Other ambassadors brought their knowledge of civilian fighting systems. But what I found interesting in these approaches was how their approaches brought out the fact that the line between battlefield arts and civilian combative arts are best seen as porous and unstable, useful only for broad generalizations. At the level of weapon use, Ata Mushtaq Ansari Ali taught the kampilan as a battlefield weapon once restricted to the Moro nobility and transposed it to a more modern and relevant scenario of a cane versus knife and at times two kampilans against another.

The lab on the Kalis Illustrisimo showed us an art form emerging from older Filipino, Malay and Spanish single-edge blade fighting systems and used by villagers in launching or protecting themselves against slave raids. The idea that space is actively and meaningfully created by the body and is not merely an empty and passive non-element, came into sharp relief during these sessions. On day three, of the contra-expeditionis the Maori and the Kalis Illustrisimo ambassadors taught in back to back sessions. That day we spent hours learning how warriors sought to create and maintain the proper expression of space to take maximum advantage of the morphology of a weapon. This way of treating space as something actively created by the moving body in conjunction with a material technology in an environment was a different way of experiencing space and training concepts of distance management.

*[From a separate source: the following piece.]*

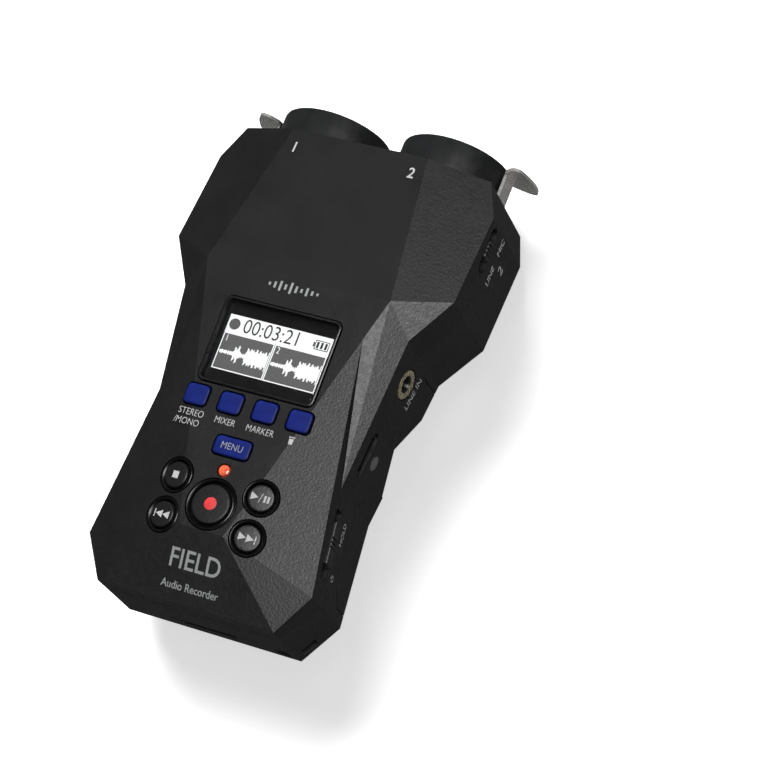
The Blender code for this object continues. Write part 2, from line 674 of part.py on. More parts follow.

This way of experiencing space was brought up again during the Born of Blood Lab, when Romeo Macgapal, Mark Mikita and Majia Solderholm, ambassadors of different Filipino art traditions, stressed how reflective thought is too slow to respond to the sudden and abrupt changes in combat. In each lab, they encouraged us to extend the consciousness of our body out through the weapon to feel when we were in the range of attack. In Majia Solderholm’s module, we explored this idea through the sangot or the handheld sickle. The unique curved shape of sickle allowed rarely seen trajectories of attack, forcing the defender to move in new and unusual ways, again and again. Learning to evade the sweeping snaking, hooking, and arching cuts of the sickle occurred, again, through the act of play. However, this time, the idea of play took place within a stepping pattern known as ‘pendulum stepping’ that allowed two people to move continuously. In this way, an endless cycle of offense and defense without any interruptions in the flow is created.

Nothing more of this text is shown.